Facebook founder Mark Zuckerberg and his wife, Priscilla Chan, on Tuesday donated an additional $100 million to helping local election offices prepare for November even as some conservatives are stepping up their efforts to stop the funds from being used.
The contribution brings the total funding for the election from Zuckerberg and Chan to $400 million — the same amount that Congress allocated in March to help fund election offices as they dealt with the difficulties of adapting to new voting behavior during the coronavirus pandemic. Election experts had estimated it could cost $4 billion to make all the changes, but Senate Republicans never acted on a relief bill from the Democratic-controlled House that included $3.6 billion to help voting officials.
Zuckerberg and Chan stepped into the gap initially in September, with a $300 million donation.

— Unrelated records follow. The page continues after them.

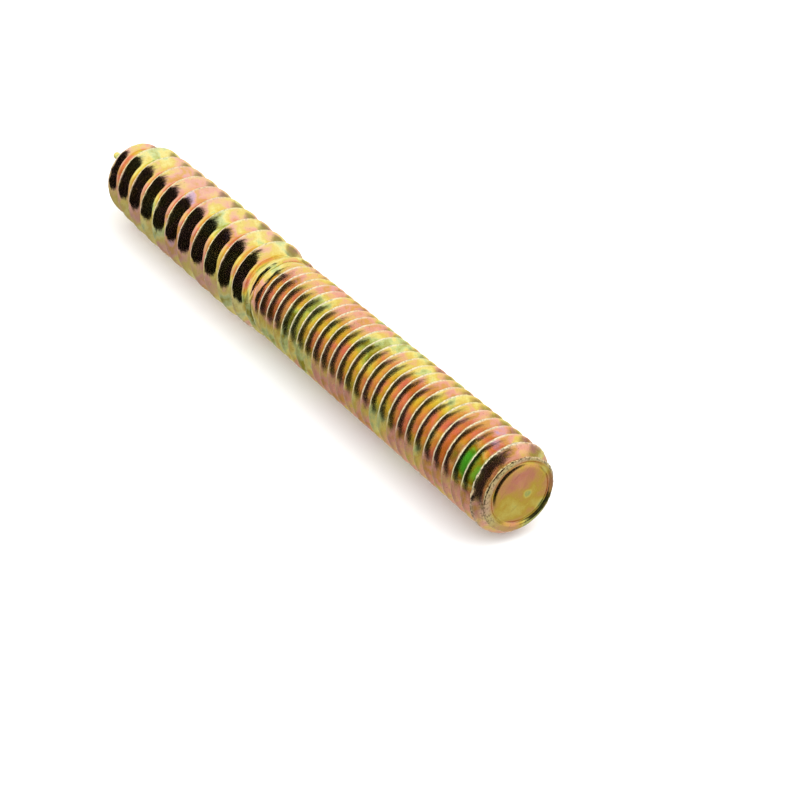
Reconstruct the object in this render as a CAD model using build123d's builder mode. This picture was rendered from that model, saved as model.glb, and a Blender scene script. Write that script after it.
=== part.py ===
from build123d import *
import math
import os

# A hanger bolt: one piece of steel with a machine thread on one end and a coarse wood
# thread with a gimlet point on the other. Lengths are in millimetres. The bolt is drawn
# upright along Z, machine end down, and then laid along X on the surface Z = 0.

os.makedirs("parts", exist_ok=True)

# Driving dimensions
overall_length = 76.2  # 3 inches
crest_diameter = 8.6  # over the wood thread
root_diameter = 6.3  # at the bottom of the wood thread
wood_pitch = 2.822  # 9 turns to the inch
wood_phase = -0.55  # where the thread's crest crosses the X axis, from the machine end
crest_land = 0.3  # width of the flat on the wood thread's crest
flank_angle = 30.0  # of each flank, from square to the axis
machine_diameter = 7.85  # over the 5/16-18 thread
machine_length = 38.1  # half the bolt
end_chamfer_width = 0.85  # along the axis
end_chamfer_depth = 0.55  # in radius
lip_diameter = 5.8  # inside the lip that rolling left round the end face
groove_diameter = 5.16  # at the bottom of the groove inside the lip
groove_depth = 0.2
face_diameter = 4.4  # the flat of the end face
face_depth = 0.05  # below the lip
blank_diameter = 7.0  # the plain wire between the two threads
neck_length = 3.0
neck_taper = 1.2  # length over which the wire falls to the wood thread's root
point_length = 7.3
nib_diameter = 1.5  # where the point's cone meets the nib
nib_length = 1.1
nib_end_diameter = 0.5
run_out_start = 0.4  # how far inside the shank the wood thread begins
run_out_cover = 0.2  # how far under the shank's surface it begins
bare_length = 0.9  # of the point's cone, past the end of the thread
fade_height = 0.1  # height that is left of the thread there
ridge_seat = 0.2  # how deep the thread's ridge is rooted in the core

# Radii, and places along the axis from the machine end
crest_radius = crest_diameter / 2
root_radius = root_diameter / 2
machine_radius = machine_diameter / 2
blank_radius = blank_diameter / 2
lip_radius = lip_diameter / 2
groove_radius = groove_diameter / 2
face_radius = face_diameter / 2
nib_radius = nib_diameter / 2
thread_height = crest_radius - root_radius
neck_end = machine_length + neck_length
full_thread_start = neck_end + neck_taper
run_out_length = full_thread_start - machine_length + run_out_start
point_start = overall_length - point_length
nib_start = overall_length - nib_length
point_thread_length = point_length - nib_length - bare_length

# Slopes of the thread's two tapered stretches, in radius over length
run_out_slope = (crest_radius - machine_radius + run_out_cover) / run_out_length
point_slope = (root_radius - nib_radius) / (nib_start - point_start)


def ridge_section(path, place, height):
    """The thread's section, square to its helix: a seat in the core, two flanks and a crest."""
    origin = path @ place
    outward = Vector(origin.X, origin.Y, 0)
    half_crest = crest_land / 2
    half_base = half_crest + (height + ridge_seat) * math.tan(math.radians(flank_angle))
    with BuildSketch(Plane(origin=origin, x_dir=outward, z_dir=path % place)) as section:
        with BuildLine():
            Polyline(
                (-ridge_seat, -half_base),
                (height, -half_crest),
                (height, half_crest),
                (-ridge_seat, half_base),
                close=True,
            )
        make_face()
    return section.sketch


def thread_stretch(length, start_radius, slope=0.0, end_height=thread_height):
    """A stretch of right-hand ridge from Z = 0, whose root rises by slope along the axis."""
    cone = math.atan(slope)
    with BuildPart() as stretch:
        with BuildLine() as path:
            Helix(wood_pitch / math.cos(cone), length, start_radius, cone_angle=math.degrees(cone))
        first = ridge_section(path.line, 0, thread_height)
        last = ridge_section(path.line, 1, end_height)
        sweep(sections=[first, last], path=path.line, multisection=True, is_frenet=True)
    return stretch.part


# The core is turned: machine shank with its end face and lip, neck, wood thread's root and point
with BuildPart() as core:
    with BuildSketch(Plane.XZ):
        with BuildLine():
            Polyline(
                (0, face_depth),
                (face_radius, face_depth),
                (groove_radius, groove_depth),
                (lip_radius, 0),
                (machine_radius - end_chamfer_depth, 0),
                (machine_radius, end_chamfer_width),
                (machine_radius, machine_length - (machine_radius - blank_radius)),
                (blank_radius, machine_length),
                (blank_radius, neck_end),
                (root_radius, full_thread_start),
                (root_radius, point_start),
                (nib_radius, nib_start),
                (nib_end_diameter / 2, overall_length),
                (0, overall_length),
                close=True,
            )
        make_face()
    revolve(axis=Axis.Z)

# The wood thread is one helix in three stretches: it rises out of the shank, runs at its
# full height, and follows the point's cone while it sinks into it
run_out = thread_stretch(
    run_out_length, root_radius - run_out_slope * run_out_length, run_out_slope
)
full_thread = thread_stretch(point_start - full_thread_start, root_radius)
point_thread = thread_stretch(point_thread_length, root_radius, -point_slope, fade_height)
stretches = (
    (full_thread_start - run_out_length, run_out),
    (full_thread_start, full_thread),
    (point_start, point_thread),
)

with BuildPart() as upright:
    add(core.part)
    for place, stretch in stretches:
        with Locations(Location((0, 0, place), (0, 0, 360 * (place - wood_phase) / wood_pitch))):
            add(stretch)

# Laid on its side on the wood thread's crest, machine end towards +X
with BuildPart() as hanger_bolt:
    with Locations(Location((overall_length / 2, 0, crest_radius), (0, -90, 0))):
        add(upright.part)

hanger_bolt.part.label = "hanger_bolt"
export_step(hanger_bolt.part, "parts/hanger_bolt.step")
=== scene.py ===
"""A hanger bolt: plated steel with a wood thread on one half and a machine thread on the other."""

import logging
import math
from collections.abc import Callable
from dataclasses import dataclass, field
from enum import Enum

import bmesh
import bpy
from mathutils import Matrix, Vector, noise


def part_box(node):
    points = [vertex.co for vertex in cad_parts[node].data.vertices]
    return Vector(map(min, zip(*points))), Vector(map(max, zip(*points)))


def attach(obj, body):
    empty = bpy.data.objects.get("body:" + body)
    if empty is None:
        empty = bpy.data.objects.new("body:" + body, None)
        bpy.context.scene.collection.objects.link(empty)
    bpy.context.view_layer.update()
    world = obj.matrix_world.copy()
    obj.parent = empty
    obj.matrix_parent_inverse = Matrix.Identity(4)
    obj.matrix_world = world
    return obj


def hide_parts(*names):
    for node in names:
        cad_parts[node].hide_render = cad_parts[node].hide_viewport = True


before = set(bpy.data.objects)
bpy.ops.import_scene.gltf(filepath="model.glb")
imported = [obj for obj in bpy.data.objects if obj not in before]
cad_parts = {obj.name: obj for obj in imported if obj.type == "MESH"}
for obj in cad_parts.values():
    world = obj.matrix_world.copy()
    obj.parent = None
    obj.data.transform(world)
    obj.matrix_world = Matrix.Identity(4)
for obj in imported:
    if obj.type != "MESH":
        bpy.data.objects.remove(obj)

LOG = logging.getLogger("hanger_bolt")
MM = 0.001
NODE = "hanger_bolt"
TURN = math.tau
STEPS = 96  # stations round one turn of thread
MERGE = 1e-4  # millimetres
HALF_LENGTH = 38.1  # of the bolt, in millimetres
FLANK_ANGLE = 30.0  # degrees, from square to the axis
Profile = Callable[[float], float]  # what a place along the axis gives
Span = tuple[float, float]  # where an effect is nothing, and where it is whole


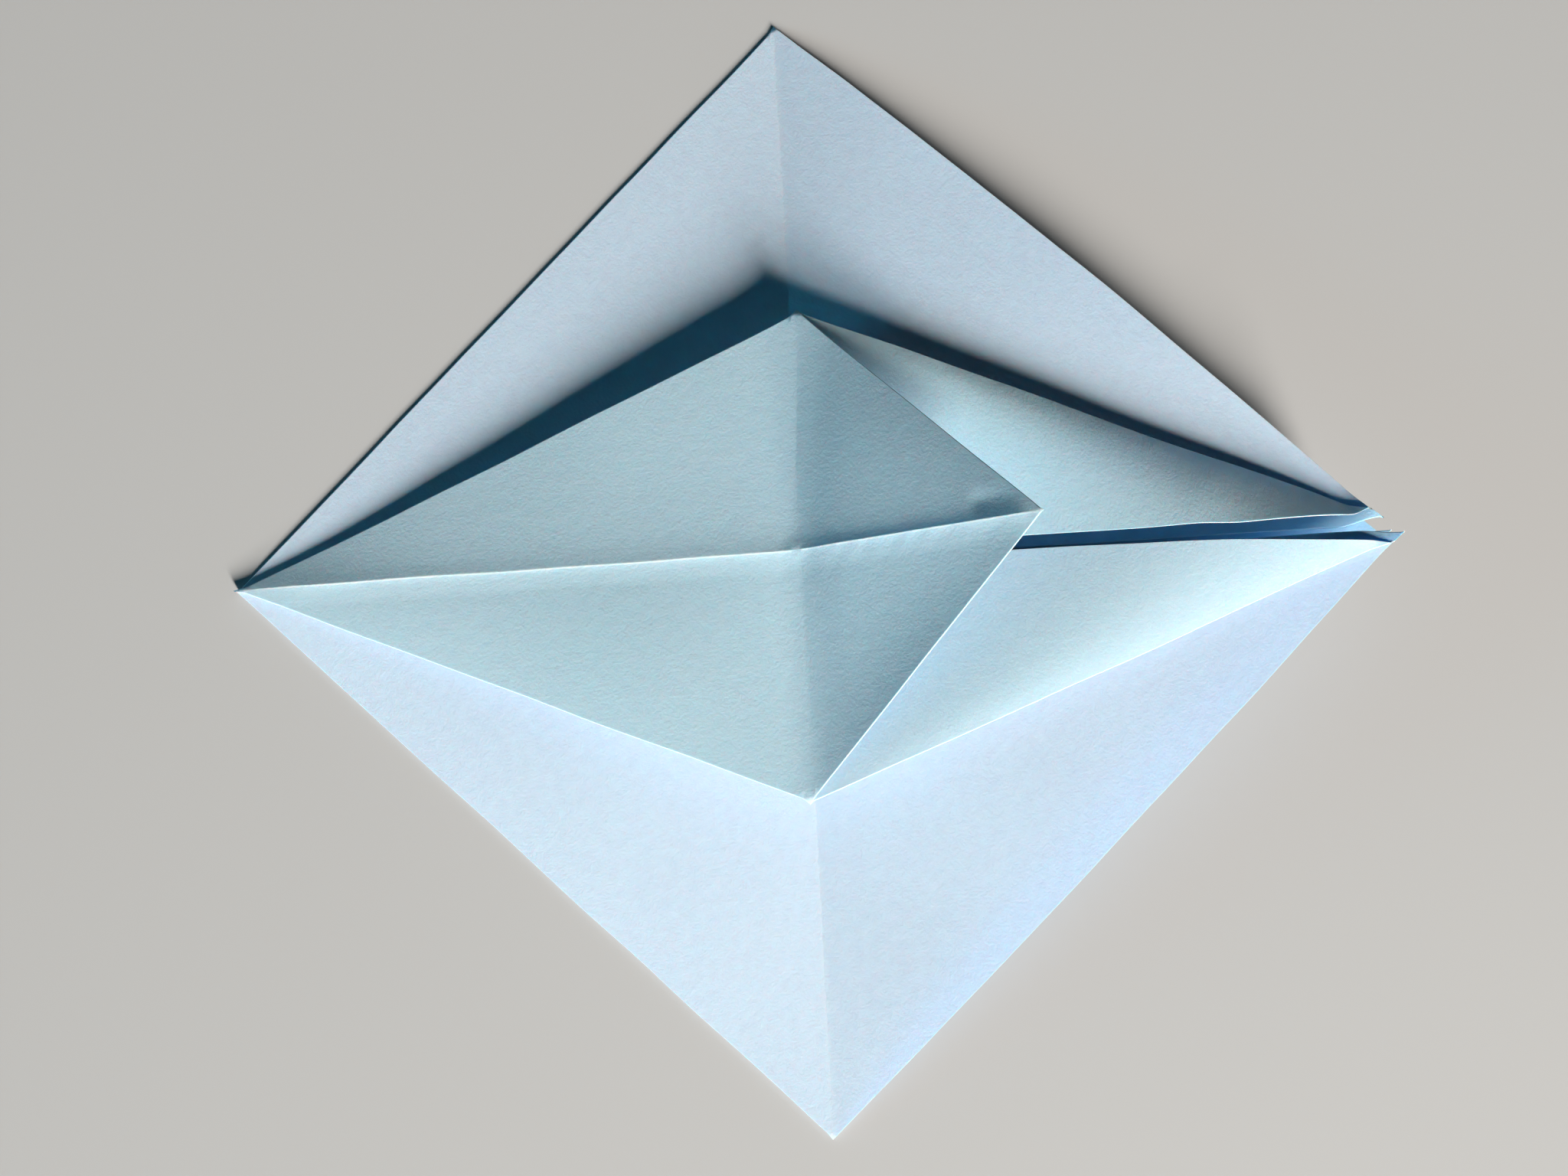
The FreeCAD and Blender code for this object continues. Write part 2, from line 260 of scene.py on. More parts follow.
# Half the width of the open creases that aren't plain.
crease_halves = {
    frozenset(("centre", "root")): crisp,
    frozenset(("root", "side_petal")): crisp,
    frozenset(("root", "wing_upper")): soft,
    frozenset(("root", "wing_lower")): soft,
    frozenset(("side_upper", "mid_upper")): loose,
    frozenset(("side_lower", "mid_lower")): firm,
    frozenset(("curl_upper", "curl_lower")): softest,
}

# How the layers stack at each point that closed folds share, in layer pitches above its place.
kite_level = 5
upper_step = kite_level / 3     # three steps up to the kite, where the lower side has five
levels = {
    "centre": {"tucked_base": 1, "tucked_top": 2, "lower_flap": 3, "lower_pleat": 4,
               "lower_kite": kite_level, "upper_kite": kite_level,
               "upper_flap": upper_step, "upper_pleat": 2 * upper_step},
    "side_upper": {"upper_flap": upper_step},
    "side_back": {"tucked_base": 1},
    "side_lower": {"tucked_top": 2, "lower_flap": 3},
    "mid_upper": {"upper_pleat": upper_step},
    "corner_upper": {"upper_pleat": upper_step},
    "mid_lower": {"lower_pleat": 1},
    "corner_lower": {"lower_pleat": 1},
    "mid_tucked": {"tucked_top": 1},
    "corner_tucked": {"tucked_top": 1},
    "wing_upper": {"upper_hem": -1, "upper_door": -2, "upper_pleat": -3},
    "wing_lower": {"lower_hem": -1, "lower_door": -2, "lower_pleat": -3},
    "side_petal": {"upper_hem": -1, "lower_hem": -1},
    "slit_upper": {"upper_hem": 1},
    "slit_lower": {"lower_hem": 1},
    "end_upper": {"upper_door": 1},
    "end_lower": {"lower_door": 1},
}

# How white the cut edges and folds are painted, from 0 to 1: on the folds partly fibres worn white
# and partly painted highlight where their rounding catches the light, on the dyed-through cut edges
# painted highlight.
rim_highlight = 0.35
plain_wear_and_highlight = 0.15
fold_wear_and_highlight = {
    frozenset(("root", "wing_upper")): 0.0,
    frozenset(("root", "wing_lower")): 0.0,
    frozenset(("centre", "root")): 0.9,
    frozenset(("root", "side_petal")): 0.8,
    frozenset(("side_petal", "wing_lower")): 0.5,
    frozenset(("centre", "wing_upper")): 0.6,
}

# How much painted shade tint each panel gets, from 0 to 1: the raised kite, petal, hem and door
# panels, which lie in shade or turn from the key lamp, are painted a deeper teal, though the paper
# is one colour.
painted_shade_depths = {
    "upper_kite": 0.8,
    "upper_petal": 0.8,
    "upper_hem": 0.8,
    "upper_door": 1.0,
    "lower_kite": 0.8,
    "lower_petal": 0.8,
    "lower_hem": 0.8,
    "lower_door": 0.7,
}


def run(a, b):
    """The distance along the paper between two points of the pattern."""
    return math.dist(flat[a], flat[b])


def reach(start, start_run, end, end_run, height):
    """The point at a height, two paper distances from placed points, left of start-end."""
    near = math.sqrt(start_run ** 2 - (height - start.z) ** 2)
    far = math.sqrt(end_run ** 2 - (height - end.z) ** 2)
    line = Vector((end.x - start.x, end.y - start.y, 0))
    along = (line.length ** 2 + near ** 2 - far ** 2) / (2 * line.length)
    line.normalize()
    beside = Vector((-line.y, line.x, 0))
    foot = Vector((start.x, start.y, height)) + line * along
    return foot + beside * math.sqrt(near ** 2 - along ** 2)


def shares(x, y, a, b, c):
    """How much of each of three pattern points is in a flat point, adding up to 1."""
    (ax, ay), (bx, by), (cx, cy) = flat[a], flat[b], flat[c]
    area = (bx - ax) * (cy - ay) - (cx - ax) * (by - ay)
    of_b = ((x - ax) * (cy - ay) - (cx - ax) * (y - ay)) / area
    of_c = ((bx - ax) * (y - ay) - (x - ax) * (by - ay)) / area
    return 1 - of_b - of_c, of_b, of_c


def plane_map(anchors):
    """The map from the flat sheet to the plane through three placed points of the pattern."""
    (a, b, c) = anchors

    def place(x, y):
        of_a, of_b, of_c = shares(x, y, a, b, c)
        return anchors[a] * of_a + anchors[b] * of_b + anchors[c] * of_c

    return place


def layer(at, panel, point):
    """The place of a point in one panel's own layer of the stack."""
    family = panel.removesuffix("_in").removesuffix("_out")
    level = levels.get(point, {}).get(family, 0)
    return at[point] + Vector((0, 0, level * layer_pitch))


def panel_map(at, panel):
    """The map from the flat sheet to a panel's plane."""
    return plane_map({point: layer(at, panel, point) for point in panels[panel][:3]})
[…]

That came after other donors had already been contributing to the nonprofit that is receiving most of the Facebook founder's contributions, the Chicago-based Center for Technology and Civic Life.
“We've seen massive interest in the COVID-19 Response Grant program over the last month from over 2,100 election officials who are seeking funding to ensure safe, health election options for voters in every corner of the country,” said Tiana Epps-Johnson, executive director of the Center for Technology and Civic Life.
The money will pay for protective equipment to prevent spread of the coronavirus at polling sites, drive-thru voting locations, equipment to process mail ballots and more.
The CTCL is respected by election administrators in both parties. But it was founded by former staffers of a Democratic technology firm, and late last week Louisiana's Republican Attorney General, Jeff Landry, moved to block 26 offices in his state from taking $7.8 million in funds. Landry is also working on rewriting state law to bar such arrangements in the future.
A Republican legal group late last week also announced it has filed lawsuits in nine swing states, including Iowa and Pennsylvania, against the donations.
Phill Kline of the Thomas More Society's Amistad Project in a statement last week announcing the litigation called the donations “an insidious, coordinated, and stealth campaign to manipulate this year's elections.”
Zuckerberg, in a post on Facebook, acknowledged the controversy. “Since our initial donation, there have been multiple lawsuits filed in an attempt to block these funds from being used, based on claims that the organizations receiving donations have a partisan agenda,” Zuckerberg wrote. “That's false. These funds will serve communities throughout the country -- urban, rural and suburban – and are being allocated by non-partisan organizations.”
Zuckerberg added that most election offices that applied have fewer than 25,000 registered voters in their jurisdictions. Some conservatives have criticized CTCL for donating to election offices in large Democratic-leaning cities in swing states. In a widely circulated video from President Donald Trump's campaign, a campaign worker being expelled from an election office in Philadelphia — the recipient of an $8 million CTCL election grant — asks if it's not a public place “because it's being funded by the nonprofit?”
Zuckerberg added: “I agree with those who say that government should have provided these funds, not private citizens. I hope that for future elections the government provides adequate funding. But absent that funding, I think it's critical that this urgent need is met.”